Problem details ::
From the line containing "Break this object" down to the last line of the material, return those lines verbatim and only those.

Rows from an object dataset:

--- --- ---

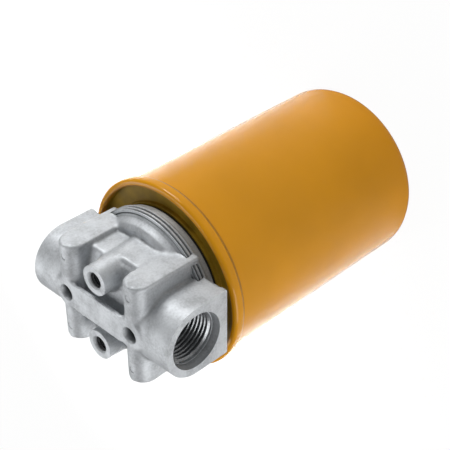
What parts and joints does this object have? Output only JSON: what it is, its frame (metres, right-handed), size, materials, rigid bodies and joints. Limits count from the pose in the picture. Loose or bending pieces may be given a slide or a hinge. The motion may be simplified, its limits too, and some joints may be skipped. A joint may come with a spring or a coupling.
{
  "type": "hydraulic filter assembly",
  "caption": "Spin-on hydraulic oil filter: a painted steel cartridge screwed to a die-cast in-line head with threaded ports, mounting bosses and a sprung bypass valve.",
  "frame": {"origin": "on the cartridge axis at the flat end of the can, under the whole part", "axes": "+Z along the cartridge axis towards the head's mounting face, X along the ports, +X out of the inlet port"},
  "size_m": [0.1001, 0.1002, 0.181],
  "materials": {
    "cast_aluminium": "die-cast, satin grey",
    "can_paint": "gloss orange-yellow enamel",
    "plated_steel": "zinc-plated, satin",
    "plate_steel": "dark lacquer",
    "seal_rubber": "black nitrile, matt",
    "filter_media": "resin-bonded paper",
    "potting_resin": "set adhesive",
    "spring_steel": "hardened, oiled"
  },
  "bodies": {
    "head": {"filter_head": "cast_aluminium", "threaded_nipple": "plated_steel", "bypass_seat": "plated_steel", "bypass_cage": "plated_steel"},
    "gasket": {"head_gasket": "seal_rubber"},
    "cartridge": {"can_shell": "can_paint", "seaming_lid": "can_paint", "base_plate": "plate_steel", "element_seal": "seal_rubber", "top_end_cap": "plated_steel", "bottom_end_cap": "plated_steel", "centre_tube": "plated_steel", "pleated_media": "filter_media", "media_seam_clip": "plated_steel", "top_potting": "potting_resin", "bottom_potting": "potting_resin", "element_spring": "spring_steel"},
    "bypass_valve": {"bypass_poppet": "plated_steel", "bypass_washer": "seal_rubber", "bypass_spring": "spring_steel"}
  },
  "joints": [
    {"name": "thread_travel", "type": "slide", "parent": "head", "child": "gasket", "axis": [0, 0, -1], "range_m": [0, 0.0107]},
    {"name": "cartridge_turn", "type": "hinge", "parent": "gasket", "child": "cartridge", "pos_m": [0, 0, 0.1389], "axis": [0, 0, -1], "range_deg": [0, 1800]},
    {"name": "bypass_lift", "type": "slide", "parent": "head", "child": "bypass_valve", "axis": [0, 0, 1], "range_m": [0, 0.003], "stiffness_N_per_m": 2000, "springref_m": -0.004, "deforming": ["bypass_spring"]}
  ],
  "couplings": [
    {"joint": "thread_travel", "follows": "cartridge_turn", "m_per_rad": 0.00033693}
  ]
}
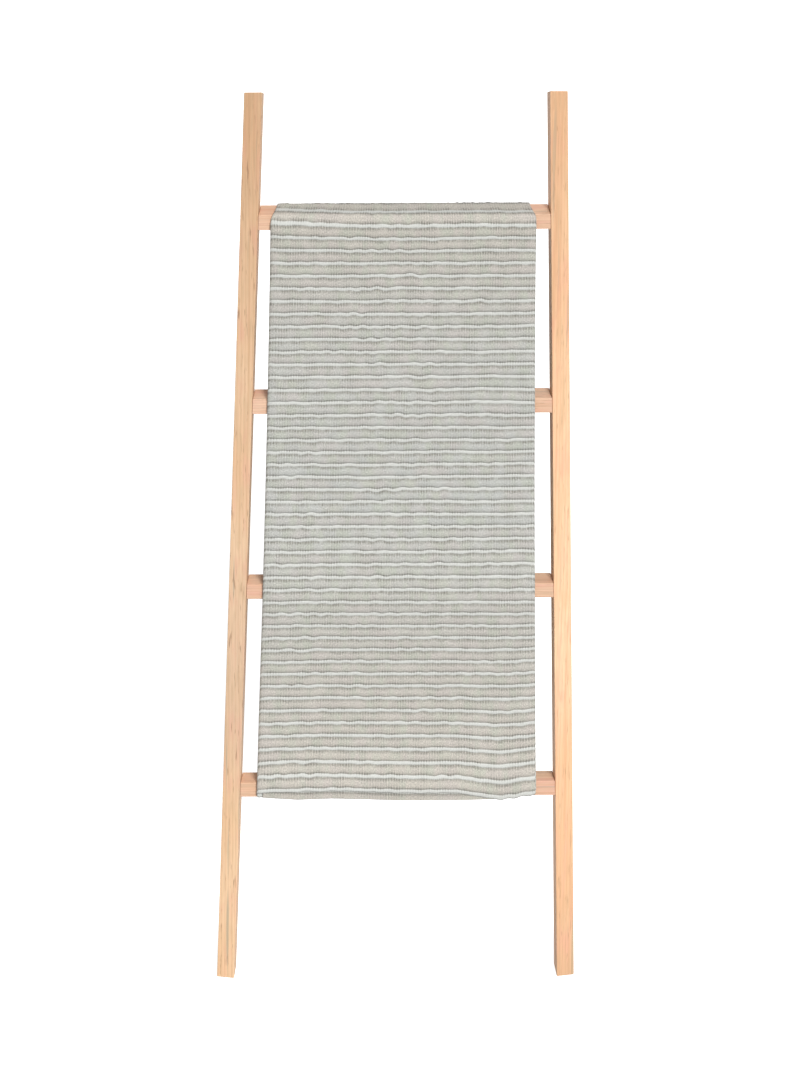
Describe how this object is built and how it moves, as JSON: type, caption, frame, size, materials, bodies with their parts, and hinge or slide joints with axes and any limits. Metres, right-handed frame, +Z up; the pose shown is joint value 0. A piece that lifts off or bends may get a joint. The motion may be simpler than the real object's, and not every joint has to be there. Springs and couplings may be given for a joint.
{
  "type": "quilt on a blanket ladder",
  "caption": "Leaning wooden blanket ladder with four square rungs and a striped channel-stitched quilt, folded lengthwise and draped over the top rung.",
  "frame": {"origin": "bottom centre of the bounding box, on the floor", "axes": "+Z up, +Y towards the wall, +X to the right along the rungs as seen from the front"},
  "size_m": [0.5036, 0.2382, 1.5216],
  "materials": {
    "pine": "sanded, unfinished",
    "plug": "sanded flush",
    "dowel": "plain",
    "steel": "zinc plated",
    "quilt": "crinkled cotton, channel stitched"
  },
  "bodies": {
    "ladder": {"rail_left": "pine", "rail_right": "pine", "rung_1": "pine", "rung_2": "pine", "rung_3": "pine", "rung_4": "pine", "screw_1_left": "steel", "screw_1_right": "steel", "screw_2_left": "steel", "screw_2_right": "steel", "screw_3_left": "steel", "screw_3_right": "steel", "screw_4_left": "steel", "screw_4_right": "steel", "plug_1_left": "plug", "plug_1_right": "plug", "plug_2_left": "plug", "plug_2_right": "plug", "plug_3_left": "plug", "plug_3_right": "plug", "plug_4_left": "plug", "plug_4_right": "plug", "dowel_1_left": "dowel", "dowel_1_right": "dowel", "dowel_2_left": "dowel", "dowel_2_right": "dowel", "dowel_3_left": "dowel", "dowel_3_right": "dowel", "dowel_4_left": "dowel", "dowel_4_right": "dowel"},
    "quilt": {"quilt": "quilt"}
  },
  "joints": [
    {"name": "quilt_lift", "type": "slide", "parent": "ladder", "child": "quilt", "axis": [0, 0, 1], "range_m": [0, 1.05]}
  ]
}
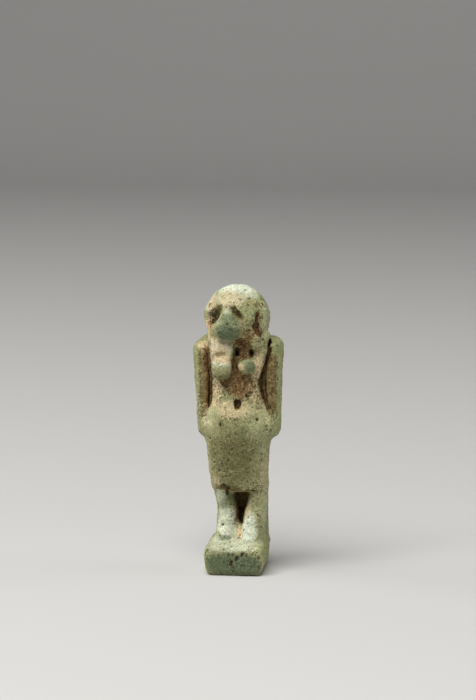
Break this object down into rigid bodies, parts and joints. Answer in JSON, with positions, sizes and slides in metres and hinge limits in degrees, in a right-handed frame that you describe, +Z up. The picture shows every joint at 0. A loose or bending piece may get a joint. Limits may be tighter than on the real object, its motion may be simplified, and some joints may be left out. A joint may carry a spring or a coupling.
{
  "type": "faience amulet figurine",
  "caption": "Small moulded faience amulet of a standing animal-headed goddess on a block base, with a back pillar pierced for a cord.",
  "frame": {"origin": "centre of the base's flat underside", "axes": "+Z up along the figure, -Y the way the figure faces, +X to the figure's left hand"},
  "size_m": [0.01, 0.0085, 0.0317],
  "materials": {
    "faience": "matte"
  },
  "bodies": {
    "root": {"figurine": "faience"}
  },
  "joints": []
}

--- --- ---

Reply ::
Break this object down into rigid bodies, parts and joints. Answer in JSON, with positions, sizes and slides in metres and hinge limits in degrees, in a right-handed frame that you describe, +Z up. The picture shows every joint at 0. A loose or bending piece may get a joint. Limits may be tighter than on the real object, its motion may be simplified, and some joints may be left out. A joint may carry a spring or a coupling.
{
  "type": "faience amulet figurine",
  "caption": "Small moulded faience amulet of a standing animal-headed goddess on a block base, with a back pillar pierced for a cord.",
  "frame": {"origin": "centre of the base's flat underside", "axes": "+Z up along the figure, -Y the way the figure faces, +X to the figure's left hand"},
  "size_m": [0.01, 0.0085, 0.0317],
  "materials": {
    "faience": "matte"
  },
  "bodies": {
    "root": {"figurine": "faience"}
  },
  "joints": []
}